Start with a myth. Harrison Birtwistle often does. The myths he chooses aren’t always simple, the music he writes definitely isn’t simple, but the choice of subject matter, he says, is very simple. He goes for stories that have always been there. Like one note’s relationship to its neighbour, the knownness of a myth is an anchor that lets him roam. “When telling a myth,” he says, “tell a famous one. So everyone already gets what it’s about. That allows me to use the music to do what I would do anyway. It allows me to go for it.”

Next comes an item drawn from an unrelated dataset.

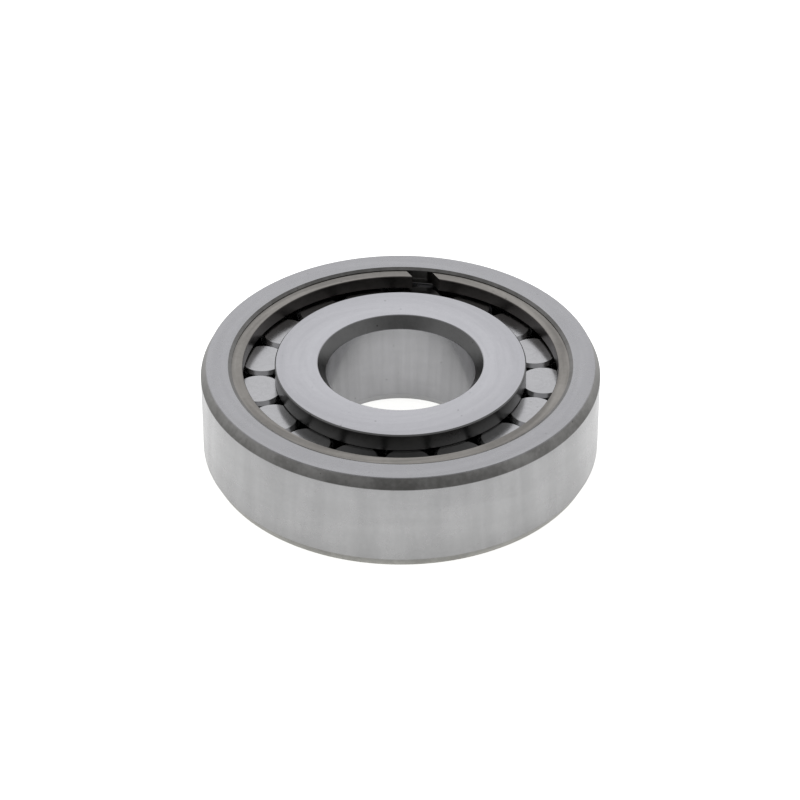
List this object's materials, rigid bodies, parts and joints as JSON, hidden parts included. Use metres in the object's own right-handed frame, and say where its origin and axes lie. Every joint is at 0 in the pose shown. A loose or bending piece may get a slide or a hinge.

That’s one explanation for it. Since his earliest pieces, Birtwistle’s music has been a place for gods, monsters and earthy archetypes. “Well, give me another subject!” he retorts when asked: why myths? “What do you want me to write about otherwise? Sentimentality?!” That last word dropped like it’s contaminated. Time and again, he has returned to rituals rough and divine, exploding or rerouting those rituals along the way, merging primitive rites with exquisitely distilled moments of love or violence. He has made pieces out of bible stories (The Last Supper) and mummers tales (Down by the Greenwood Side). He has made brutal characters out of puppets (Punch and Judy), folk balladry (Bow Down, setting the staggeringly cruel Two Sisters), old English legends (Gawain) and newer cinematic legends (The Second Mrs Kong). He’s written cameos for satyrs (the unbound solo saxophone of Panic) and for singing sheep (Yan Tan Tethera). Sometimes, his beasts have a humanity so unexpectedly tender it makes us weep (The Minotaur).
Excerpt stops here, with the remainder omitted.